Mas ainda não acabámos! Falta saber como apareceu o azoto na atmosfera. É que a luz ultravioleta do Sol destrói a molécula de amónia, num processo chamado fotólise. Os átomos de azoto resultantes tendem a ligar-se entre si, formando moléculas de azoto, que são muito mais estáveis que a amónia. Assim, o resultado do processo de formação de Titã foi uma atmosfera de azoto e metano. As observações indicam uma composição de cerca de 90% de azoto, e 5 a 10% de metano, existindo outros gases em quantidades residuais.

Mas há um problema, pois a luz do Sol destrói não só a amónia, mas também o metano. Vamos ver mais à frente porque ele ainda existe em Titã.
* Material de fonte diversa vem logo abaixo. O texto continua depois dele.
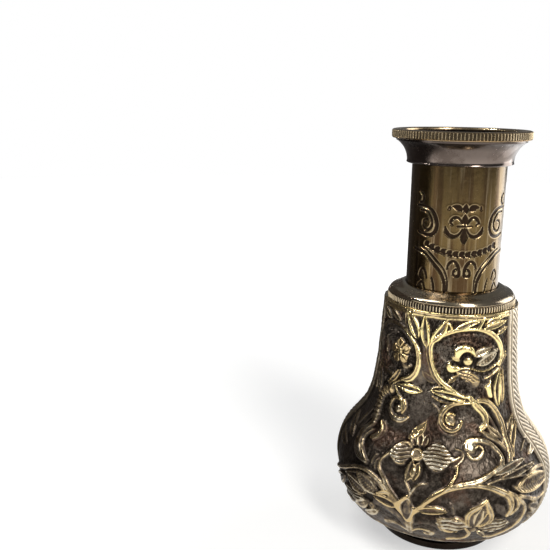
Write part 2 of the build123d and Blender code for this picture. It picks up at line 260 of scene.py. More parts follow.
# ---- meshes ----
def mesh_piece(name, vertices, quads, caps=(), fields=None, sharp=35.0):
    """A mesh object from vertices in millimetres, rows of four corners and any larger faces."""
    mesh = bpy.data.meshes.new(name)
    loops = np.concatenate([np.asarray(quads).ravel(), *[np.asarray(c) for c in caps]])
    sizes = np.concatenate([np.full(len(quads), 4), [len(c) for c in caps]]).astype(int)
    mesh.vertices.add(len(vertices))
    mesh.vertices.foreach_set("co", (np.asarray(vertices) * MM).astype(np.float32).ravel())
    mesh.loops.add(len(loops))
    mesh.loops.foreach_set("vertex_index", loops.astype(np.int32))
    mesh.polygons.add(len(sizes))
    starts = np.concatenate([[0], np.cumsum(sizes)[:-1]])
    mesh.polygons.foreach_set("loop_start", starts.astype(np.int32))
    mesh.update(calc_edges=True)
    mesh.validate()
    mesh.polygons.foreach_set("use_smooth", np.ones(len(mesh.polygons), bool))
    mesh.set_sharp_from_angle(angle=radians(sharp))
    for field, values in (fields or {}).items():
        layer = mesh.attributes.new(field, "FLOAT", "POINT")
        layer.data.foreach_set("value", np.asarray(values, np.float32).ravel())
    piece = bpy.data.objects.new(name, mesh)
    bpy.context.scene.collection.objects.link(piece)
    return piece


def swept(name, degrees, radii, heights, closed=True, fields=None, sharp=35.0):
    """A piece from grids of radius and height, whose rows close on themselves like a ring's
    section. Its columns close too, or are capped where closed is False."""
    rows, columns = radii.shape
    turn = np.radians(degrees)[None, :]
    points = np.stack([radii * np.sin(turn), -radii * np.cos(turn), heights], -1).reshape(-1, 3)
    i = np.arange(rows)[:, None]
    j = np.arange(columns if closed else columns - 1)[None, :]
    i2 = (i + 1) % rows
    j2 = (j + 1) % columns
    quads = np.stack([i * columns + j, i * columns + j2, i2 * columns + j2, i2 * columns + j], -1)
    caps = []
    if not closed:
        caps = [np.arange(rows) * columns, (np.arange(rows) * columns + columns - 1)[::-1]]
    return mesh_piece(name, points, quads.reshape(-1, 4), caps, fields, sharp)


def lathe(name, section, columns=256, sharp=35.0, cut=None):
    """A ring turned from a closed section of (radius, height) points, outside going up."""
    section = np.array(section, float)
    degrees = np.arange(columns) * 360.0 / columns
    radii = np.repeat(section[:, :1], columns, 1)
    heights = np.repeat(section[:, 1:], columns, 1)
    fields = None if cut is None else {"cut": np.repeat(np.array(cut)[:, None], columns, 1)}
    return swept(name, degrees, radii, heights, fields=fields, sharp=sharp)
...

Esquema da fase inicial de formação de Titã. Pode ver-se a nebulosa que deu origem ao Sistema Solar (em cima à esquerda), a sub-nebulosa de Saturno (à direita) e um esquema da formação de Titã por acreção de planetesimais. Estes, essencialmente constituídos por gelo e poeira, são atraídos pela gravidade de um núcleo rochoso.